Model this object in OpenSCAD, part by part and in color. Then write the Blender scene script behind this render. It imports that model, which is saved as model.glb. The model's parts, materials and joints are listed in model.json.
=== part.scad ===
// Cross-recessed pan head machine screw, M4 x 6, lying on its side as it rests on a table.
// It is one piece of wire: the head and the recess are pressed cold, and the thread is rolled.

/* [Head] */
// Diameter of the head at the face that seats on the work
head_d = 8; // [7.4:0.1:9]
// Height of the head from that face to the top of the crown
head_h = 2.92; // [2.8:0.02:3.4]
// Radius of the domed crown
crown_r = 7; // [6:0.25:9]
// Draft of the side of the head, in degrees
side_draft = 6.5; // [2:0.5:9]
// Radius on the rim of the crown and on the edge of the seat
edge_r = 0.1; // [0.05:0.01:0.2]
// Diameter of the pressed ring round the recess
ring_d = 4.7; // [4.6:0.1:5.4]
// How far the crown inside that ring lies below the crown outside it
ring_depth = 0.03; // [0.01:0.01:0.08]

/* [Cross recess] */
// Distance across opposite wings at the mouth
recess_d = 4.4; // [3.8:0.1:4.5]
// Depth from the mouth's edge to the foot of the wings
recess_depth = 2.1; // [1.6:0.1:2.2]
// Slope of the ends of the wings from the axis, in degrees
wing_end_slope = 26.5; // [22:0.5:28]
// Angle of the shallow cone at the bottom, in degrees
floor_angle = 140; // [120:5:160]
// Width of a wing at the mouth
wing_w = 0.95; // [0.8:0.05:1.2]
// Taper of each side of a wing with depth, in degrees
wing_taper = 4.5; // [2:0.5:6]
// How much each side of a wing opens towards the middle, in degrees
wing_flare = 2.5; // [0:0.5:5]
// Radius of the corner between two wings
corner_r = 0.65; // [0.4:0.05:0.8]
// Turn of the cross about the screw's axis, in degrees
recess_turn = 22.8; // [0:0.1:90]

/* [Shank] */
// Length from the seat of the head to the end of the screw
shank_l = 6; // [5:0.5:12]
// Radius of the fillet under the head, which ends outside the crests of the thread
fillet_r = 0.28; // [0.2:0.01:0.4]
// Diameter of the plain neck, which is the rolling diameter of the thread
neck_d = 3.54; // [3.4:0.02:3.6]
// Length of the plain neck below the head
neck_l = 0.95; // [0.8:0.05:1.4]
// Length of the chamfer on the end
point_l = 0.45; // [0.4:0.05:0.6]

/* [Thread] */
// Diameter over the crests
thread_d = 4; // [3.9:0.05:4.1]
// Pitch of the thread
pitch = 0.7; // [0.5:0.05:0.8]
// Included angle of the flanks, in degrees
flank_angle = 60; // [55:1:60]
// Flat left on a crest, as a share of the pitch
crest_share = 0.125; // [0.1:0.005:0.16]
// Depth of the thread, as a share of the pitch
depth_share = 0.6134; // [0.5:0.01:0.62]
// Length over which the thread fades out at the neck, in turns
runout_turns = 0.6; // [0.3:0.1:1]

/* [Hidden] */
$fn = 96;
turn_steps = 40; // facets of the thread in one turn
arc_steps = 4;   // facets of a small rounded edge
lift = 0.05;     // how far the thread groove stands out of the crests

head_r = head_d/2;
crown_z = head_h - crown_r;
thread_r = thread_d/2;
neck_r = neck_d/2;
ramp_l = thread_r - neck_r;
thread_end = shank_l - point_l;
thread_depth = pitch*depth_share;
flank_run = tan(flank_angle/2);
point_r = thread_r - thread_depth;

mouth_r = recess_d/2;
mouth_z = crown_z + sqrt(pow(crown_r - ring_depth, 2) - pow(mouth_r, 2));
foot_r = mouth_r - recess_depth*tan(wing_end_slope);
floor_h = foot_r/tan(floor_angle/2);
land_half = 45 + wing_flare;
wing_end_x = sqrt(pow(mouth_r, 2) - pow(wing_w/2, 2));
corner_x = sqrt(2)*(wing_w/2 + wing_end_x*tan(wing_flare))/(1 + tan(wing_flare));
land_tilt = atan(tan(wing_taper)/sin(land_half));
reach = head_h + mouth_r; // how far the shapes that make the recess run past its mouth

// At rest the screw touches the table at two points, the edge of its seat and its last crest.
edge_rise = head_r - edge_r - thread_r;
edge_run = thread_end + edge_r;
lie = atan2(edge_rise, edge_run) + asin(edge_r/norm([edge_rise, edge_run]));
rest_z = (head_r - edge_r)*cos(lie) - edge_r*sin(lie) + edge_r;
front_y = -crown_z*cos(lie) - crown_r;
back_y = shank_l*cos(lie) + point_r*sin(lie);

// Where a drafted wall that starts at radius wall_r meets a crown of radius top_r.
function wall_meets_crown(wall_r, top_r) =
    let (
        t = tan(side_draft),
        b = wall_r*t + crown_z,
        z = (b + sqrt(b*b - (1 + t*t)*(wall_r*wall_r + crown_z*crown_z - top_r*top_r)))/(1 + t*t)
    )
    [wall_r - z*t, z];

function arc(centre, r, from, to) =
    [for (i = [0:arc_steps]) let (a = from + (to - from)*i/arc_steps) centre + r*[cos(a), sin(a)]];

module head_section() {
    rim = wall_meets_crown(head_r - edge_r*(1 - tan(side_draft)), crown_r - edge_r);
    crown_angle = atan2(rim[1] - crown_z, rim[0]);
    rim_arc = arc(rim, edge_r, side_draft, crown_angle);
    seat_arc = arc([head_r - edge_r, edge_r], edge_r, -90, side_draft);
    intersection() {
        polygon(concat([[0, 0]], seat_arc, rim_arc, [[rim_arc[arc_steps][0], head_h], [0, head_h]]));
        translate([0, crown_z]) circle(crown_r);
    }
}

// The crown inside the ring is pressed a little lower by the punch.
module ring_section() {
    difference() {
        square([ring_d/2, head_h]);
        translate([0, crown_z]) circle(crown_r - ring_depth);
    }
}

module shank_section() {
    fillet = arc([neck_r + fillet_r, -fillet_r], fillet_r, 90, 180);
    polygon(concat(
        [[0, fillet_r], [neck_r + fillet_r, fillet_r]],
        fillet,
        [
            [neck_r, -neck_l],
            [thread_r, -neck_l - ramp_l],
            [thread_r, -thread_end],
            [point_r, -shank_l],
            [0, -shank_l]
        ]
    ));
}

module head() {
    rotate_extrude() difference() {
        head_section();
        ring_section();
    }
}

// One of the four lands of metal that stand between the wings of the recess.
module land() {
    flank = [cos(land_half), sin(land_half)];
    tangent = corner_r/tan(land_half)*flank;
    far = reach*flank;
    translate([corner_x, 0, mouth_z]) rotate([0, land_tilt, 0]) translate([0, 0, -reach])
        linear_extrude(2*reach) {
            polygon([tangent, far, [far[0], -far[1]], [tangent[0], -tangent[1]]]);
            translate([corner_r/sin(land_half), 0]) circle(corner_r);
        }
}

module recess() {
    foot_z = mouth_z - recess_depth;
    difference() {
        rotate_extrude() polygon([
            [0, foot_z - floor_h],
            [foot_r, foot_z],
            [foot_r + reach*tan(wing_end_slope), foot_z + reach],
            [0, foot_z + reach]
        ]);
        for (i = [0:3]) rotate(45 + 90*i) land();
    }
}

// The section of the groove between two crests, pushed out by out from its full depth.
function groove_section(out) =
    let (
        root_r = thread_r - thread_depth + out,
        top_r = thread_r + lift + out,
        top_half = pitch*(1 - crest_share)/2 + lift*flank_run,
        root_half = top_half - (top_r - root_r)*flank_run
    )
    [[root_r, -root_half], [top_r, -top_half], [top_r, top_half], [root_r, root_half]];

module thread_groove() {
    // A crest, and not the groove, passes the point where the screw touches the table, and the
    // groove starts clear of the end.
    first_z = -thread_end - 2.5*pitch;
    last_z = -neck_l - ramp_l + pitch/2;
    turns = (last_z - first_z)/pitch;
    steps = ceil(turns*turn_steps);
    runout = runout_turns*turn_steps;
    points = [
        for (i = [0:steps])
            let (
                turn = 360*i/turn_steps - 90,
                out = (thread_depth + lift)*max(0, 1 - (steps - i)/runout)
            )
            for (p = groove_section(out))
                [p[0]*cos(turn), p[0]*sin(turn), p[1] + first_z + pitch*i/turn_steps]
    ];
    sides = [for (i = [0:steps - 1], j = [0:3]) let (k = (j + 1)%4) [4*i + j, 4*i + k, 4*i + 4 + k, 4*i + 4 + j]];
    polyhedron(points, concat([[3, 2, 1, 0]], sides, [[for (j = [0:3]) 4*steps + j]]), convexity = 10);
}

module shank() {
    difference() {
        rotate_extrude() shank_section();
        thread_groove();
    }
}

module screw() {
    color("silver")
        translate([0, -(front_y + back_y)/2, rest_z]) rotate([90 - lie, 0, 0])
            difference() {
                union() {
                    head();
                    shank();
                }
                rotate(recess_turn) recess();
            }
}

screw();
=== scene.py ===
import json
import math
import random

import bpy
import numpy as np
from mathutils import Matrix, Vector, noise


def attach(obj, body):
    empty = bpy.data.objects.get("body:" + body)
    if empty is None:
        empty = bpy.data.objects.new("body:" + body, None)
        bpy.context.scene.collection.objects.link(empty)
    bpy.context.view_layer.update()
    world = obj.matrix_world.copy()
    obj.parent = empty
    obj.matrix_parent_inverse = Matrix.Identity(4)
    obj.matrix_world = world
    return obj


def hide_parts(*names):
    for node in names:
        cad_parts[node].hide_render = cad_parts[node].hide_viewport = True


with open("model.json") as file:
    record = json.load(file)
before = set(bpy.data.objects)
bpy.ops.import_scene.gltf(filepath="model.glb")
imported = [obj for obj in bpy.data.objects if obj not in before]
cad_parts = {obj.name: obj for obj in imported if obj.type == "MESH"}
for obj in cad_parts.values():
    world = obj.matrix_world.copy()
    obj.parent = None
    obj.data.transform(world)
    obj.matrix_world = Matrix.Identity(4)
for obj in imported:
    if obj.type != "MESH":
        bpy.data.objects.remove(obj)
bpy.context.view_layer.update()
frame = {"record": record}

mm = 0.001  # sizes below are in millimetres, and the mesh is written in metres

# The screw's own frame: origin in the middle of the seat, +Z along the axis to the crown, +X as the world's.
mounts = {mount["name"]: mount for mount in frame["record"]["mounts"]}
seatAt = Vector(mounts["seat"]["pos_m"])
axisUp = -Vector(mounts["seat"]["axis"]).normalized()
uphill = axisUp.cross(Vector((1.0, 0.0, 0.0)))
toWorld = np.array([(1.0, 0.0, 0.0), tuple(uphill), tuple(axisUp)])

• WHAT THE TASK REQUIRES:
Begin at the line that has "polyhedron(points, concat([[3, 2, 1, 0]], sides, [[for", stop after the line that has "obj.data.transform(world)", and repeat exactly those lines, nothing more.

• SOLUTION FOR THIS PROBLEM:
    polyhedron(points, concat([[3, 2, 1, 0]], sides, [[for (j = [0:3]) 4*steps + j]]), convexity = 10);
}

module shank() {
    difference() {
        rotate_extrude() shank_section();
        thread_groove();
    }
}

module screw() {
    color("silver")
        translate([0, -(front_y + back_y)/2, rest_z]) rotate([90 - lie, 0, 0])
            difference() {
                union() {
                    head();
                    shank();
                }
                rotate(recess_turn) recess();
            }
}

screw();
=== scene.py ===
import json
import math
import random

import bpy
import numpy as np
from mathutils import Matrix, Vector, noise


def attach(obj, body):
    empty = bpy.data.objects.get("body:" + body)
    if empty is None:
        empty = bpy.data.objects.new("body:" + body, None)
        bpy.context.scene.collection.objects.link(empty)
    bpy.context.view_layer.update()
    world = obj.matrix_world.copy()
    obj.parent = empty
    obj.matrix_parent_inverse = Matrix.Identity(4)
    obj.matrix_world = world
    return obj


def hide_parts(*names):
    for node in names:
        cad_parts[node].hide_render = cad_parts[node].hide_viewport = True


with open("model.json") as file:
    record = json.load(file)
before = set(bpy.data.objects)
bpy.ops.import_scene.gltf(filepath="model.glb")
imported = [obj for obj in bpy.data.objects if obj not in before]
cad_parts = {obj.name: obj for obj in imported if obj.type == "MESH"}
for obj in cad_parts.values():
    world = obj.matrix_world.copy()
    obj.parent = None
    obj.data.transform(world)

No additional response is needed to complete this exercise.